[START Raw data]

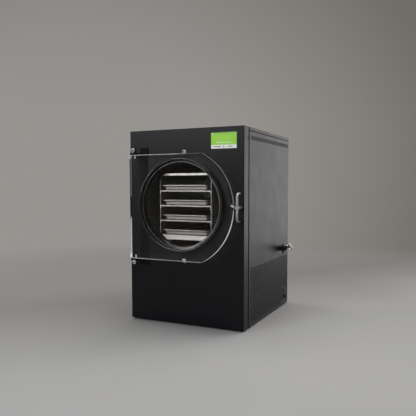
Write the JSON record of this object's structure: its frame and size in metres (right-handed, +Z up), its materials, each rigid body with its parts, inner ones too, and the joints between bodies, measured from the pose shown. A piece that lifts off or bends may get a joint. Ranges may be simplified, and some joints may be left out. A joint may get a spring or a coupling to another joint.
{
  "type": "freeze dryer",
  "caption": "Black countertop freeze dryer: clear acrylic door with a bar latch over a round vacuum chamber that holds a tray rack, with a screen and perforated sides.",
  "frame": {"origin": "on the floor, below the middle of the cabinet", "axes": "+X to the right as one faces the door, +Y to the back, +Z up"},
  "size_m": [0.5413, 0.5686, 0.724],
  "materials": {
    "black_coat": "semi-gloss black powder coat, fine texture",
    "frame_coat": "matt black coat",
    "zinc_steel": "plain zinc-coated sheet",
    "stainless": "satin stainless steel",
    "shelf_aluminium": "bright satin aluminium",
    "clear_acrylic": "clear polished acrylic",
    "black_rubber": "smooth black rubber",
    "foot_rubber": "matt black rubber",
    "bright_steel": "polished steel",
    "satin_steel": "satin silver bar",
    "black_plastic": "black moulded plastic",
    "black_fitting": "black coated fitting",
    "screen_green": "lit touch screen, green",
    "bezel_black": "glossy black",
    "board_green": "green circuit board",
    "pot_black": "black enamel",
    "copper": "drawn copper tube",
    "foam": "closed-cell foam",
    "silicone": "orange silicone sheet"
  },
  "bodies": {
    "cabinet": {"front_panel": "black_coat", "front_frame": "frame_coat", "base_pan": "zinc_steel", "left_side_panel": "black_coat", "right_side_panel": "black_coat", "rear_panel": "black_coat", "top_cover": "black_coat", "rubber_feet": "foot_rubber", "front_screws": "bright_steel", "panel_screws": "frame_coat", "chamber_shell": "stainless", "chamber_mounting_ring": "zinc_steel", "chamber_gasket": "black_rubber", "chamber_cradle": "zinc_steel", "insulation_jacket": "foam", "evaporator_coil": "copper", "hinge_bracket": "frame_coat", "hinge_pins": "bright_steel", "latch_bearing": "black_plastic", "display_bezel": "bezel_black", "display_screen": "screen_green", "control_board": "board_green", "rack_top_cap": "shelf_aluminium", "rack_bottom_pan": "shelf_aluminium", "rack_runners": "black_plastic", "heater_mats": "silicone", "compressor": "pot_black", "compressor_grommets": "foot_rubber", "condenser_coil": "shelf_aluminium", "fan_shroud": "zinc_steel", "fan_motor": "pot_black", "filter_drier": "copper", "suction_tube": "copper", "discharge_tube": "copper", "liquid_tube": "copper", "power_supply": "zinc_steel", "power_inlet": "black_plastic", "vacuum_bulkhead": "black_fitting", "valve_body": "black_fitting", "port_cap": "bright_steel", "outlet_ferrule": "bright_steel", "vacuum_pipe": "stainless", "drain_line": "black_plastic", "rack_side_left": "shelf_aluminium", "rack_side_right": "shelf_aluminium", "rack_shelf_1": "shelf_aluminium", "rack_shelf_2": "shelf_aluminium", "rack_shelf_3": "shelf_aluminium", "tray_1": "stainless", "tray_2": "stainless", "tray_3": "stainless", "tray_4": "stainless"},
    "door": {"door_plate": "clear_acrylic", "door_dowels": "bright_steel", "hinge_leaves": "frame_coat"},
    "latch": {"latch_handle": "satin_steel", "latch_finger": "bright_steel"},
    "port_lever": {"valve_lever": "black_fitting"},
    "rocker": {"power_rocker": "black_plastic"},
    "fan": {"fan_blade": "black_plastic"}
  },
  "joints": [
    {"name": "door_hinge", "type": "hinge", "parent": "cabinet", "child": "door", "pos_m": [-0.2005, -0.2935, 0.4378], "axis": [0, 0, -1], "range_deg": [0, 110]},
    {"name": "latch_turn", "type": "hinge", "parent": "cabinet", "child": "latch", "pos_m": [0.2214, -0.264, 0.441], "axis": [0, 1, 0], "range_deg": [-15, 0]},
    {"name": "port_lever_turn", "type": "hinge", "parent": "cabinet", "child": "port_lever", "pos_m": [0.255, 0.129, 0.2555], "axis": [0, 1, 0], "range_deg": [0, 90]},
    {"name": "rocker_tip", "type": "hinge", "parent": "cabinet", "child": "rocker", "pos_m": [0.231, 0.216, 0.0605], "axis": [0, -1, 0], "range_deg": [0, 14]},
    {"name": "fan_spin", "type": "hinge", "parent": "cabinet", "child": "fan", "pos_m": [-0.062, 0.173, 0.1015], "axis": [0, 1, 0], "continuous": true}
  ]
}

[END Raw data]

[The problem] Return the material in full, exactly as shown.

[Answer to this problem]
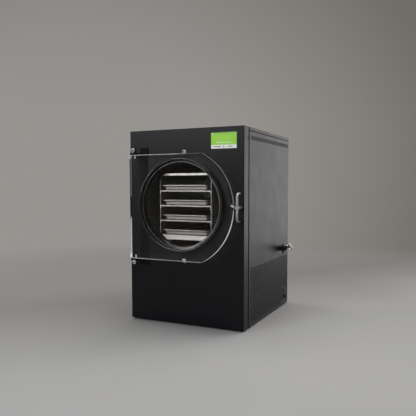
Write the JSON record of this object's structure: its frame and size in metres (right-handed, +Z up), its materials, each rigid body with its parts, inner ones too, and the joints between bodies, measured from the pose shown. A piece that lifts off or bends may get a joint. Ranges may be simplified, and some joints may be left out. A joint may get a spring or a coupling to another joint.
{
  "type": "freeze dryer",
  "caption": "Black countertop freeze dryer: clear acrylic door with a bar latch over a round vacuum chamber that holds a tray rack, with a screen and perforated sides.",
  "frame": {"origin": "on the floor, below the middle of the cabinet", "axes": "+X to the right as one faces the door, +Y to the back, +Z up"},
  "size_m": [0.5413, 0.5686, 0.724],
  "materials": {
    "black_coat": "semi-gloss black powder coat, fine texture",
    "frame_coat": "matt black coat",
    "zinc_steel": "plain zinc-coated sheet",
    "stainless": "satin stainless steel",
    "shelf_aluminium": "bright satin aluminium",
    "clear_acrylic": "clear polished acrylic",
    "black_rubber": "smooth black rubber",
    "foot_rubber": "matt black rubber",
    "bright_steel": "polished steel",
    "satin_steel": "satin silver bar",
    "black_plastic": "black moulded plastic",
    "black_fitting": "black coated fitting",
    "screen_green": "lit touch screen, green",
    "bezel_black": "glossy black",
    "board_green": "green circuit board",
    "pot_black": "black enamel",
    "copper": "drawn copper tube",
    "foam": "closed-cell foam",
    "silicone": "orange silicone sheet"
  },
  "bodies": {
    "cabinet": {"front_panel": "black_coat", "front_frame": "frame_coat", "base_pan": "zinc_steel", "left_side_panel": "black_coat", "right_side_panel": "black_coat", "rear_panel": "black_coat", "top_cover": "black_coat", "rubber_feet": "foot_rubber", "front_screws": "bright_steel", "panel_screws": "frame_coat", "chamber_shell": "stainless", "chamber_mounting_ring": "zinc_steel", "chamber_gasket": "black_rubber", "chamber_cradle": "zinc_steel", "insulation_jacket": "foam", "evaporator_coil": "copper", "hinge_bracket": "frame_coat", "hinge_pins": "bright_steel", "latch_bearing": "black_plastic", "display_bezel": "bezel_black", "display_screen": "screen_green", "control_board": "board_green", "rack_top_cap": "shelf_aluminium", "rack_bottom_pan": "shelf_aluminium", "rack_runners": "black_plastic", "heater_mats": "silicone", "compressor": "pot_black", "compressor_grommets": "foot_rubber", "condenser_coil": "shelf_aluminium", "fan_shroud": "zinc_steel", "fan_motor": "pot_black", "filter_drier": "copper", "suction_tube": "copper", "discharge_tube": "copper", "liquid_tube": "copper", "power_supply": "zinc_steel", "power_inlet": "black_plastic", "vacuum_bulkhead": "black_fitting", "valve_body": "black_fitting", "port_cap": "bright_steel", "outlet_ferrule": "bright_steel", "vacuum_pipe": "stainless", "drain_line": "black_plastic", "rack_side_left": "shelf_aluminium", "rack_side_right": "shelf_aluminium", "rack_shelf_1": "shelf_aluminium", "rack_shelf_2": "shelf_aluminium", "rack_shelf_3": "shelf_aluminium", "tray_1": "stainless", "tray_2": "stainless", "tray_3": "stainless", "tray_4": "stainless"},
    "door": {"door_plate": "clear_acrylic", "door_dowels": "bright_steel", "hinge_leaves": "frame_coat"},
    "latch": {"latch_handle": "satin_steel", "latch_finger": "bright_steel"},
    "port_lever": {"valve_lever": "black_fitting"},
    "rocker": {"power_rocker": "black_plastic"},
    "fan": {"fan_blade": "black_plastic"}
  },
  "joints": [
    {"name": "door_hinge", "type": "hinge", "parent": "cabinet", "child": "door", "pos_m": [-0.2005, -0.2935, 0.4378], "axis": [0, 0, -1], "range_deg": [0, 110]},
    {"name": "latch_turn", "type": "hinge", "parent": "cabinet", "child": "latch", "pos_m": [0.2214, -0.264, 0.441], "axis": [0, 1, 0], "range_deg": [-15, 0]},
    {"name": "port_lever_turn", "type": "hinge", "parent": "cabinet", "child": "port_lever", "pos_m": [0.255, 0.129, 0.2555], "axis": [0, 1, 0], "range_deg": [0, 90]},
    {"name": "rocker_tip", "type": "hinge", "parent": "cabinet", "child": "rocker", "pos_m": [0.231, 0.216, 0.0605], "axis": [0, -1, 0], "range_deg": [0, 14]},
    {"name": "fan_spin", "type": "hinge", "parent": "cabinet", "child": "fan", "pos_m": [-0.062, 0.173, 0.1015], "axis": [0, 1, 0], "continuous": true}
  ]
}